Failure #5: I believed that I my body had to "bounce back"

OOF. Get ready, this will be long. This one is frustrating. I can't tell you how many times I heard, "Oh, don't even worry! Your body will be back to where it was in no time!" or "It'll fall off you! You were so thin before!" OKAY. First off, thanks. Secondly, yeeessh, enough pressure. As someone who has had body image issues since the 3rd grade, (yes, the 3rd grade. I have vivid memories of turning down suckers from my friend's mom because "they had too many calories and sugar." Or only eating only one bowl of cereal at a sleepover because that's all my friend ate and I didn't want to look fat.) Being told I was thin before getting pregnant was like a major catch 22.

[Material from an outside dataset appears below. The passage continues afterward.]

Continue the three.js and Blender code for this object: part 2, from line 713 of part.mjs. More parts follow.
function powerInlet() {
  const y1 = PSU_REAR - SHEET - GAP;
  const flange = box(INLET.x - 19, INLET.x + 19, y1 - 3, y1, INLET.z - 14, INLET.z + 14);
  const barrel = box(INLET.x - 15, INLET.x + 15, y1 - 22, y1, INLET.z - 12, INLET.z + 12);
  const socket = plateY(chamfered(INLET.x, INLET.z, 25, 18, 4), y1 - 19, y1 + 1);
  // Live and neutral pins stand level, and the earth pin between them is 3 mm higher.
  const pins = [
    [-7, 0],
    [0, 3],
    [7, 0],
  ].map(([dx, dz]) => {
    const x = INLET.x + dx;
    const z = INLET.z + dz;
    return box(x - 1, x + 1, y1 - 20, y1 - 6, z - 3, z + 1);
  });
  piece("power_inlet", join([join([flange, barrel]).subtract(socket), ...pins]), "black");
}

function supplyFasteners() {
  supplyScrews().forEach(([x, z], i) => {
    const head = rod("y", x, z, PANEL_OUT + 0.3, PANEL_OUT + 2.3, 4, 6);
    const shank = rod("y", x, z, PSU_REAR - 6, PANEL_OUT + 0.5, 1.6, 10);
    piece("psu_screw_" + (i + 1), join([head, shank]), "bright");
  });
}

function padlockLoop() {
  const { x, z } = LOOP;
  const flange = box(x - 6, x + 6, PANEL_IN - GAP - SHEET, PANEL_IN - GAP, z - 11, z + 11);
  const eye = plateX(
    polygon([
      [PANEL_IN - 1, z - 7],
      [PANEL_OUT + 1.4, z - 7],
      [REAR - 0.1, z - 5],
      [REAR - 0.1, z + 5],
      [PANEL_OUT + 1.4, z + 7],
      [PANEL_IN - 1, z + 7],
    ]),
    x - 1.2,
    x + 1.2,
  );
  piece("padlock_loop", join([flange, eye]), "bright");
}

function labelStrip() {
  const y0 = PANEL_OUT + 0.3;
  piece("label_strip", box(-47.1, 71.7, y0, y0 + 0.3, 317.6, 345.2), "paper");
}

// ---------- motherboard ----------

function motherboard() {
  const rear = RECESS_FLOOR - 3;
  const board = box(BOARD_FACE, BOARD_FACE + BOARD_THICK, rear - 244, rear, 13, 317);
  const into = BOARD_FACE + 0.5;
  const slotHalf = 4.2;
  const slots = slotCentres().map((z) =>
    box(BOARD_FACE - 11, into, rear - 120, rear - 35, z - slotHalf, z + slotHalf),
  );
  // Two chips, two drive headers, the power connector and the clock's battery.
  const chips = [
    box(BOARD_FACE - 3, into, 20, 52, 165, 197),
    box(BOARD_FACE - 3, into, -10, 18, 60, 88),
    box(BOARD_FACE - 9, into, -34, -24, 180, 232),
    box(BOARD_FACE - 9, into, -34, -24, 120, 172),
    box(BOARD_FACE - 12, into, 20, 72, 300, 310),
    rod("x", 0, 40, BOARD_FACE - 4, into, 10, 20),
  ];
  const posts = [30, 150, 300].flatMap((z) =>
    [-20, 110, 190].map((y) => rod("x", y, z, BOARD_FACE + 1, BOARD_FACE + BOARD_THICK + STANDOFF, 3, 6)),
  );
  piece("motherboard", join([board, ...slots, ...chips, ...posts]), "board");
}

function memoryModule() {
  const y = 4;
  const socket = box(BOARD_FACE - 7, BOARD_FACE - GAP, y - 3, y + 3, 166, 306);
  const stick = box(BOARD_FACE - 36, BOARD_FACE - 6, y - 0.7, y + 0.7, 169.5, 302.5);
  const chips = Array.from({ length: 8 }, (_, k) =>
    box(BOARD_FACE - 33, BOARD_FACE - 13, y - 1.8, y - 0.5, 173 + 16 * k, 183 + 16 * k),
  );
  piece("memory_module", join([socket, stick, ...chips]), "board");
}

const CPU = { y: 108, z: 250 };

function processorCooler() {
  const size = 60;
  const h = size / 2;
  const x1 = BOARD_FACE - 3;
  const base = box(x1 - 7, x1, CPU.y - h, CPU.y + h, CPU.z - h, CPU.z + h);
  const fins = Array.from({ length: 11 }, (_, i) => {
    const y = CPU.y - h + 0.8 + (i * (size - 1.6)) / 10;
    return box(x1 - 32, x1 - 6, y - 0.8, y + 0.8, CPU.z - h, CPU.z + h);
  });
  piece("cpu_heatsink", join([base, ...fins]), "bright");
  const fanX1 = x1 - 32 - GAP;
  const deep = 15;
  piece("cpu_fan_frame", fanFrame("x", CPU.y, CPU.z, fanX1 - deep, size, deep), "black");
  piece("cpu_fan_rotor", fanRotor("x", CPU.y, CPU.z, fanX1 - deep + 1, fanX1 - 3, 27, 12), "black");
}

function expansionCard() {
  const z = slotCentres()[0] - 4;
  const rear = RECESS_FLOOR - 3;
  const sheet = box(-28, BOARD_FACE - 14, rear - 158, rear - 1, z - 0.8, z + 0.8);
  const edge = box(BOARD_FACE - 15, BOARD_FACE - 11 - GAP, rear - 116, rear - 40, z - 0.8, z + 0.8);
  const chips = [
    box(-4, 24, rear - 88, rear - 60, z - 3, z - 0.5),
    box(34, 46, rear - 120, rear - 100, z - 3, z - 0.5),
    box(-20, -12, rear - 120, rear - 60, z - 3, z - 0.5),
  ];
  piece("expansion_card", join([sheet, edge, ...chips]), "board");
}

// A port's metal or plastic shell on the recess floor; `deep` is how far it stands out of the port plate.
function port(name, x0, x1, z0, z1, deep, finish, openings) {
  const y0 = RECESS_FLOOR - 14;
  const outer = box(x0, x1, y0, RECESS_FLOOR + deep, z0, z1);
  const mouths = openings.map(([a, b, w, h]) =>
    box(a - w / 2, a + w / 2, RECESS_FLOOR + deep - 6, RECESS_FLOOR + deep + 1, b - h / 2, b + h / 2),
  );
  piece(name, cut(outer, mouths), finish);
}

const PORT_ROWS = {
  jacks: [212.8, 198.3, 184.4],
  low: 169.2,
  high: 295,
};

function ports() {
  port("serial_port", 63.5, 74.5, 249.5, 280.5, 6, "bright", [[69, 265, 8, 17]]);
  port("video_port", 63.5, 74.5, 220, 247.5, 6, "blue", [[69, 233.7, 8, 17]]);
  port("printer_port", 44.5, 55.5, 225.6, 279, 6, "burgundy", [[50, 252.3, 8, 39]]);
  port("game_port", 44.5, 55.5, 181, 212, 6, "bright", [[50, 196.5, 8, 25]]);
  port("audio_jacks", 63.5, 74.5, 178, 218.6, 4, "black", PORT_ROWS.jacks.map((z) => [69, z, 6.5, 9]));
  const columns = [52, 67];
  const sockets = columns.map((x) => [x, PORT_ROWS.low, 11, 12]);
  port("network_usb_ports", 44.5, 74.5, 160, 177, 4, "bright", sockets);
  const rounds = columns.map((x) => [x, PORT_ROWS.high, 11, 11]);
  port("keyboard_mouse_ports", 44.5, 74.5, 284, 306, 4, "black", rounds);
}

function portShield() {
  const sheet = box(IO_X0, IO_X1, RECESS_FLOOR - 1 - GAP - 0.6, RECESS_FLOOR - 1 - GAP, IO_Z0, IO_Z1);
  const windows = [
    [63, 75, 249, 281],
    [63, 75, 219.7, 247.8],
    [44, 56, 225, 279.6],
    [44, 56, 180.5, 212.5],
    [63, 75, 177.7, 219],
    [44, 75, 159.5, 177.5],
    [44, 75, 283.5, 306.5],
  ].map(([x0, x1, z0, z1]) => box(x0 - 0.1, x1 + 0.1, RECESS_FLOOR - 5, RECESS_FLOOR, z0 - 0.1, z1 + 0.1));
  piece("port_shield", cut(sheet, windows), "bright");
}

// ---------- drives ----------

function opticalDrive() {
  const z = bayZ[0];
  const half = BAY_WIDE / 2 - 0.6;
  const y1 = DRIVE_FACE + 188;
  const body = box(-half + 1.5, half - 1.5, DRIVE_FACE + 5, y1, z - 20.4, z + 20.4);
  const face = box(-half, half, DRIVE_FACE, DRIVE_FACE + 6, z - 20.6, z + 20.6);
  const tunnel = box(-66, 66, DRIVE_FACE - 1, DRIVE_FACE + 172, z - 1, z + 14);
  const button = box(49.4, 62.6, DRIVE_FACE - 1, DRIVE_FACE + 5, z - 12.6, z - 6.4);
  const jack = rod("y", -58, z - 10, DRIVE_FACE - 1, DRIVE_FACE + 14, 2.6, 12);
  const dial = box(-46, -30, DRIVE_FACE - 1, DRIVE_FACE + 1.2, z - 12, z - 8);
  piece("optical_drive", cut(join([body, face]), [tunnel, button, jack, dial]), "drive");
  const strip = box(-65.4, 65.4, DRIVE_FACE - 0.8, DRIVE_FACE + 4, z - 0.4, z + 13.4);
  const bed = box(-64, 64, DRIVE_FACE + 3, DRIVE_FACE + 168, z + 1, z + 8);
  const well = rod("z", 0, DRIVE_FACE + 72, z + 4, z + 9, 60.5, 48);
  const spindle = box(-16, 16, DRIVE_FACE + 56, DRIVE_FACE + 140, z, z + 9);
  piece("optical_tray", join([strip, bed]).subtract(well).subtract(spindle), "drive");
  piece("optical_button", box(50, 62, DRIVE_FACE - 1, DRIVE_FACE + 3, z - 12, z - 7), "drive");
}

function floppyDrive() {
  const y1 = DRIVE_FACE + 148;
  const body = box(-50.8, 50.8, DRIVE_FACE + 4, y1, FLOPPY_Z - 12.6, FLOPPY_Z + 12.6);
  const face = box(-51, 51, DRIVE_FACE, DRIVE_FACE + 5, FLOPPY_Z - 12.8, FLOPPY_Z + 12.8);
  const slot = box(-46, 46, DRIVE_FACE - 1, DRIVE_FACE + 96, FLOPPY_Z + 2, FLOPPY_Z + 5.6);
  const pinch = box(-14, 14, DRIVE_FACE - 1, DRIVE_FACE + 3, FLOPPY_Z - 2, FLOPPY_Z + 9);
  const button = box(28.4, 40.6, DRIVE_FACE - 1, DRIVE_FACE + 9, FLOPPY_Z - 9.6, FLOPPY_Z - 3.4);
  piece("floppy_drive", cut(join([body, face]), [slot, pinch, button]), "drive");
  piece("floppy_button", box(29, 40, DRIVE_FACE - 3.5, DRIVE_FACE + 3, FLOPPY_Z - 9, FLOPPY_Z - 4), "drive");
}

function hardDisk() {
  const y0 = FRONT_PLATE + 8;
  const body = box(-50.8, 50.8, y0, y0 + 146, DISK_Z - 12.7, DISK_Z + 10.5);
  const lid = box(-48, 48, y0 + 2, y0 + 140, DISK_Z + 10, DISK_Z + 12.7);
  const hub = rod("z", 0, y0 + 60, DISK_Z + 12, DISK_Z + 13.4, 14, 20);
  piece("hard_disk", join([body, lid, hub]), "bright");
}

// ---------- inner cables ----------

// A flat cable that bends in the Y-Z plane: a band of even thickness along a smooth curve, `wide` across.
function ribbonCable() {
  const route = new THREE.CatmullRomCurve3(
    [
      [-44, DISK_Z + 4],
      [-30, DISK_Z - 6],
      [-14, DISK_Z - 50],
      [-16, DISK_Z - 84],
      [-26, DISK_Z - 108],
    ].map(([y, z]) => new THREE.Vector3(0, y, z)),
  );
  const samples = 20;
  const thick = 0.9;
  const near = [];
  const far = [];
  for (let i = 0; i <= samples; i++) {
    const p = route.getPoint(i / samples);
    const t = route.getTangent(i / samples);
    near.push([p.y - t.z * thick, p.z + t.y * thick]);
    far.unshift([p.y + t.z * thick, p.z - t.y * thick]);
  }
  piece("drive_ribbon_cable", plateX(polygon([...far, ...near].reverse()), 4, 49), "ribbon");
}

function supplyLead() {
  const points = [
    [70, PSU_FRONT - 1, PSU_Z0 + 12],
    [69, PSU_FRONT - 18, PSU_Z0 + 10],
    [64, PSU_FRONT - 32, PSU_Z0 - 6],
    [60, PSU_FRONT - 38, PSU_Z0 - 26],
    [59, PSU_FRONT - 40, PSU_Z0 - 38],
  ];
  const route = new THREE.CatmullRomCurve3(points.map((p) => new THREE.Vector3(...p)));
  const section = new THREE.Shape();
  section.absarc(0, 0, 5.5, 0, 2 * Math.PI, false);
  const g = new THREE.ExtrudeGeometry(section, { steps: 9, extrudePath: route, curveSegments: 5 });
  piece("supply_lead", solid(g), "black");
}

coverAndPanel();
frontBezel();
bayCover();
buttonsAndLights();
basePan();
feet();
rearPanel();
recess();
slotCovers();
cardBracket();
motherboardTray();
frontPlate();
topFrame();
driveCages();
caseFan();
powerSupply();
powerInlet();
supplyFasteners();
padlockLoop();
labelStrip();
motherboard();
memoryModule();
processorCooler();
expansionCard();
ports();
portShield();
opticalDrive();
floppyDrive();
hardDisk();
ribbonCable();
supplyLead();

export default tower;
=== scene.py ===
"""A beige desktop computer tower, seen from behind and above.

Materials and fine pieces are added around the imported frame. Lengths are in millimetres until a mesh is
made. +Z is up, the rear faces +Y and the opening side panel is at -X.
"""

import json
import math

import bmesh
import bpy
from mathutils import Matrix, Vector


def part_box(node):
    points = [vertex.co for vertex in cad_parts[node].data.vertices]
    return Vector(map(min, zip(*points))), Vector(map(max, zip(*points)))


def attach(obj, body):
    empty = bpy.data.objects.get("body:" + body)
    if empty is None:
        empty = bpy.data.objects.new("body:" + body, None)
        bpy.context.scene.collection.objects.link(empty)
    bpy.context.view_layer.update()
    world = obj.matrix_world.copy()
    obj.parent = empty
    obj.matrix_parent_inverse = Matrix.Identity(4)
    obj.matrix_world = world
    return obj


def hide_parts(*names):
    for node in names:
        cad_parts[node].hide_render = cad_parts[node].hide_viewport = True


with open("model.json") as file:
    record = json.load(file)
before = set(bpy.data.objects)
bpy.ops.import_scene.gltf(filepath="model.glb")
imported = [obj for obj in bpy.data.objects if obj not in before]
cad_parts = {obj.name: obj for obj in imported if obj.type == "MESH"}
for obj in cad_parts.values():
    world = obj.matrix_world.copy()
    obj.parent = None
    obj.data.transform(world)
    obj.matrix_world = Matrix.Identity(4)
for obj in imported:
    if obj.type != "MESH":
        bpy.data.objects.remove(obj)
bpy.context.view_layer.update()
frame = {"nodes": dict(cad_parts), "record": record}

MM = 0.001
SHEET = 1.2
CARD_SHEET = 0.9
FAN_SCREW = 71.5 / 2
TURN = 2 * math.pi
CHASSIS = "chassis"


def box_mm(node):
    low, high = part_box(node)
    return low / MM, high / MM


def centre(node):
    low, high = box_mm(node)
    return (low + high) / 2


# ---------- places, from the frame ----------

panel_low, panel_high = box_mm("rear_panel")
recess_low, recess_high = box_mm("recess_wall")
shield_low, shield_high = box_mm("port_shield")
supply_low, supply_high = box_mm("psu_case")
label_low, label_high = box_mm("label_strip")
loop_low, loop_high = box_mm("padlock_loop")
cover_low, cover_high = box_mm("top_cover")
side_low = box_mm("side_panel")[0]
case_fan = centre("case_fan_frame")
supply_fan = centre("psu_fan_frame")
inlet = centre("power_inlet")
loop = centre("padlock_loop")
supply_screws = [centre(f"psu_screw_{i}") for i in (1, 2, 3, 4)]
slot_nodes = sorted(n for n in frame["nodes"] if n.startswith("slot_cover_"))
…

Prior to getting pregnant, I was already struggling HARD about how I looked. I hated looking in the mirror, I absolutely HATED shopping, and I hated that I felt like I HAD to workout in order to feel like people liked me. Looking back, I was in decent shape! Oh boy, I wish I had the mindset I do now back then. Jump forward to postpartum, HOLY COW. I had so much more body confidence in those first 3 months after having him than I ever did in my life. Knowing that my body created a freaking human, going through labor, and running on little to no sleep and STILL being a productive human, is nothing short of amazing. But, I also decided the first meal I wanted after having Atticus was a salad....a freaking salad, y'all.

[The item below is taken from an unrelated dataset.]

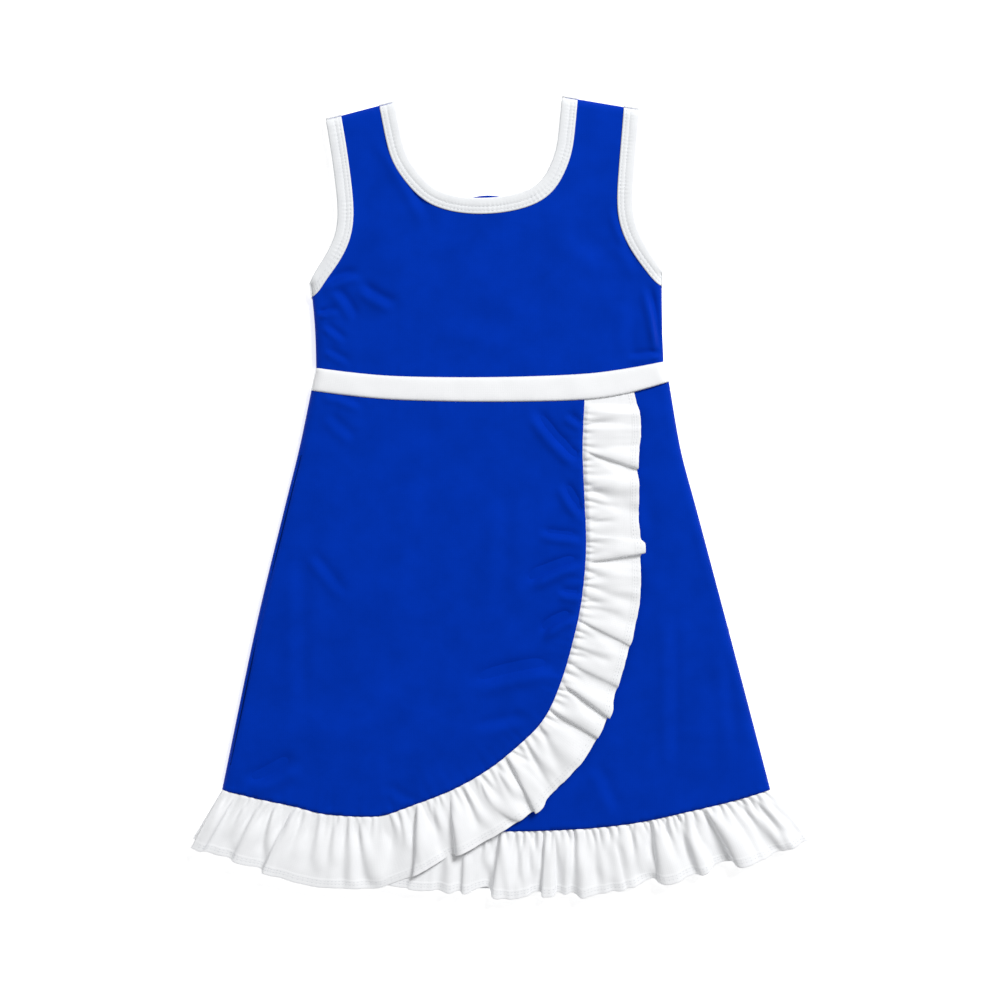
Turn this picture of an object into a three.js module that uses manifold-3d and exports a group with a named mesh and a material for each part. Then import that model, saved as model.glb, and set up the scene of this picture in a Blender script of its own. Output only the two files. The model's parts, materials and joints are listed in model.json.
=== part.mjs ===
// A child's sleeveless cheer dress, lying flat on its back: a scoop-neck bodice with bound edges,
// an inset waistband, and an A-line skirt whose rounded wrap panel folds back along one line.
// Millimetres. +Z is up from the table, +Y points to the neck, +X to the viewer's right.
// The origin is the centre of the bounding box's underside.
import * as THREE from "three";
import { mergeVertices } from "three/addons/utils/BufferGeometryUtils.js";
import Module from "manifold-3d";

const wasm = await Module();
wasm.setup();

// ---- Driving sizes ------------------------------------------------------------------------

const bodiceLength = 213; // waistband's upper edge to the shoulder's highest point
const chestWidth = 271; // underarm to underarm, laid flat
const acrossChest = 226; // between the armholes at their narrowest
const shoulderWidth = 240; // between the outer corners of the straps
const shoulderDrop = 12; // outer end of a shoulder below its neck end
const armholeDepth = 124; // shoulder's outer corner down to the underarm
const neckWidth = 129; // between the straps
const neckDepth = 75; // shoulder's highest point down to the bottom of the scoop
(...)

Then, the postpartum photos commenced. I started taking "progress photos" 3 days after having him. I thought, "these will motivate me." They didn't. Yes, I lost all the baby weight pretty quickly. I was able to get back into pre-pregnancy pants about 2 weeks after. They were tight, but I was determined to SQUEEZE MY 14 DAY POSTPARTUM BODY BACK INTO JEANS BECAUSE SOMEONE TOLD ME I SHOULD BE ABLE TO. Real quick, let me repeat that, I believed so badly that because someone, some random person, said I should be able to fit back into the jeans I wore before having Atticus, I decided to squeeze, and suck in, and sit uncomfortably in said jeans because I thought it would make me worthy. Because, what, if I didn't fit in them suddenly that took away from the magic of just going through labor and giving birth? Like all of that work was for nothing? In hindsight, it makes me so sad. I know all of those comments were only meant to be compliments. They were never meant to hurt me, frustrate me, or even demean me. But, in a way, they only made me lose time with Atticus I'll never get back.


I was so focused on getting workouts in, eating right, having his schedule down perfectly so I could have time to sweat, when really my focus should have been on Atticus and his needs. So, to those who believe you need to bounce back, you don't have to. I want to be that someone to tell you that no matter what the scale says, what size pants you wear, or if you decide to eat that double double cheeseburger and donuts after going through labor, you are 100% worthy, valuable, and a freakin' rockstar.


YOU ARE DOING YOUR BEST AND YOUR BABY IS HAPPY.

 

That just about sums up my only failures as a mom..... HA! It sums up 5. Merely F I V E failures. I've failed in some way, shape, or form every day since. But, you know what?


I'm doing the best I can and I AM HAPPY.